While around 40 institutions and organisations in Luxembourg offer counseling and helpline services for men and boys especially, more than initially expected, many lack sufficient know-how and support.
At a presentation of the study minister for equal opportunities Françoise Hetto-Gaasch said that services dedicated to men and boys were new territory, and that the study was commissioned to find out more about already existing offers in order see where improvements can be made.
The topics included in the study covered issues of family, relationships, education and career, drugs, violence, and more.
More connections between existing services and a consultation office where men and boys can direct their questions, as well as dedicated training for staff were two of the main ideas to emerge from the study. Precise plans on how to proceed from the results of the study have not yet been made.
Beate Stoff from Plan B who helped create the study, highlighted the importance not to limit men to problem areas, such as violence or poorer education results, but to also create services dedicated to family and to find a positive approach to the issue.

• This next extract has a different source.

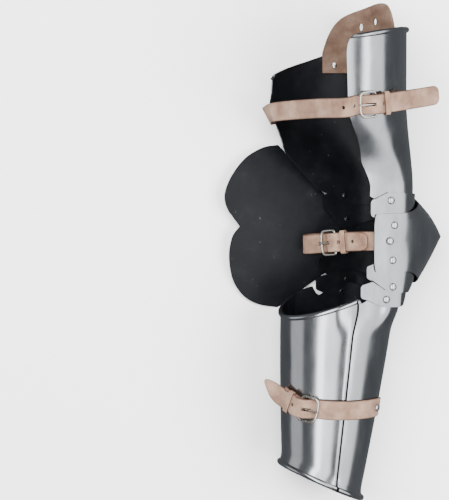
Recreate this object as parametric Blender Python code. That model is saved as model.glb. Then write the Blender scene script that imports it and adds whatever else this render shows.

The Luxembourg Initativ fir Jongen a Männer, an initiative for boys and men, also helped create the study and hopes to play a role in the future developments brought forward by the study.
While critics might voice concerns that services for the equality of women, especially in the job market, are more pressing than men's initiatives, Hetto-Gaasch pointed out that all of these issues are inter-connected and need to be addressed as a whole.
Stoff added, that the idea of equal opportunities for all should prevail. While this might mean giving special importance to the job market where women remain underrepresented, it also means raising awareness for men's health issues, a problem little tackled so far.
A conference on November 18, in conjunction with International Men's Day on November 19, will explore the challenges and opportunities of boys and men's services in society, politics and the economy, marking another step toward a more concise plan for future developments.